Need to answer the above questions at a glance, correctly and with little effort, to provide a satisfying and successful experience for new users. If not, misinterpretation and frustration may occur. The first few seconds that users spend on a new Web site or Web page are critical.
- Big Bang Theory of Web Design

Users make snap judgments, but these are a reliable predictor of more reasoned assessments. Initial impressions tend to be very similar to impressions that users have after they have had a chance to spend time on the page. Initial understanding is not always right. People form ideas about what things are and how they work which are just wrong. These first bits of "knowledge" are used to help interpret everything else they see. If first impressions are wrong, users will try to force-fit that explanation on everything they encounter and create more misinterpretations if it's wrong. This causes lost people to get even more lost.

Orienting users
- not all users enter through Home page anymore
- every page on site should do what it can to orient users properly; tell them what the site is, what it does, and what the site has to offer
- not much space on most pages to do this well
- users teleport to a page, look at the page they reached, and visit the Home page to get their bearings; users will want to see more if the page they were on was interesting

3 important places that tell what a site is about
- tagline: space right next to the Site ID, phrase visually connected to the ID, users read it as a description of the whole site
- Welcome blurb: a terse description of the site, displayed prominently at top left or center, first thing that catches a user's eye
- "Learn more": short explanatory videos for innovative products or business models

Guidelines to get message across
- use as much space as necessary, but don't use any more space than necessary: keep it short, get the point across and no more, mention a few important features but not all of them
- don't use a mission statement as a Welcome blurb: nobody reads them
- one of the most important things to test: show the Home page to people outside your organization, "main point" is the one thing nobody inside the organization will notice is missing

Taglines
- pithy phrase that characterizes the whole enterprise, sums up what the site is and what makes it great
- appears below right, above, or next to the Site ID
- the one place on a page where most users can expect to find a statement of the site's purpose
- has been used in advertising, entertainment, and publishing for a long time
- good taglines are clear and informative, explain exactly what a site or organization does
- are just long enough but not too long, six to eight words usually, conveys a full thought and absorbs easily
- convey differentiation, "a really good tagline is one no one else in the world could use except you" says Jakob Nielsen
- bad taglines sound generic, don't confuse with a motto
- personable, lively, and sometimes clever; only if cleverness helps convey the benefit, not obscure it
- some sites can get by without one but it is an additional benefit to have on a site, tells why users are better off on your site

tagline = conveys a value proposition
motto = expresses a guiding principle, a goal, or an ideal; lofty and reassuring

Fifth question: where do I start?
- the need to promote everything can obscure entry points
- make entry points look like entry points, label them clearly

Promoting everything
- shortsighted behavior in Home pages
- "killing the golden goose"
- promoting things on the Home page works too well, links are guaranteed to get more traffic
- rewards and costs of adding more things to the Home page aren't shared equally, Home page gets cluttered despite additional traffic gained by more links
- tragedy of the commons = any shared resource ( a "commons") will inevitably be destroyed by overuse
- promotion overload occurs gradually, slow addition of just one more thing, requires constant vigilance against this
- stakeholders need to be educated about these dangers, offer other methods of driving traffic (cross-promoting from other popular pages, taking turns using the same space on the Home page, etc.)

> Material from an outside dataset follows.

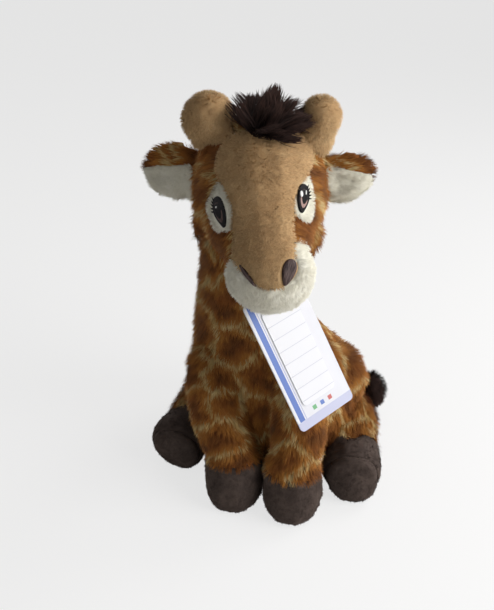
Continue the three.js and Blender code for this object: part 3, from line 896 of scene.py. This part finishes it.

I visited gaming sites, primarily Dragon Cave, Flight Rising, and Steam.

I found the Home pages for Dragon Cave and Flight Rising to be not very busy because the business is inside of the game(s). The Home pages tended to hold few out-of-the-way advertisements, a News section for updates or important info, a clickable menus to navigate around to important spots on the site. The game itself takes place within obvious clickable links and actions on the page, which stay separate from the rest of the informative or helpful links on the page.

Steam held the most advertising but for a good reason. Compared to Dragon Cave or Flight Rising, Steam is a multi-gaming platform, serving as a source for playing hundreds of various games. Short of looking up games in Search, the only way to show off new or popular additions is to put them on the Home page. This can make the site appear busy but it's a necessity regarding what exactly Steam boasts--an extensive library of games for users to purchase and play.

These sites handled the business rather well, not overwhelming users. The links and categorization was to-the-point and obvious where things would take you. The Search was properly labeled and very distinct. Overall, these sites did well in designing proper Home pages according to Krug.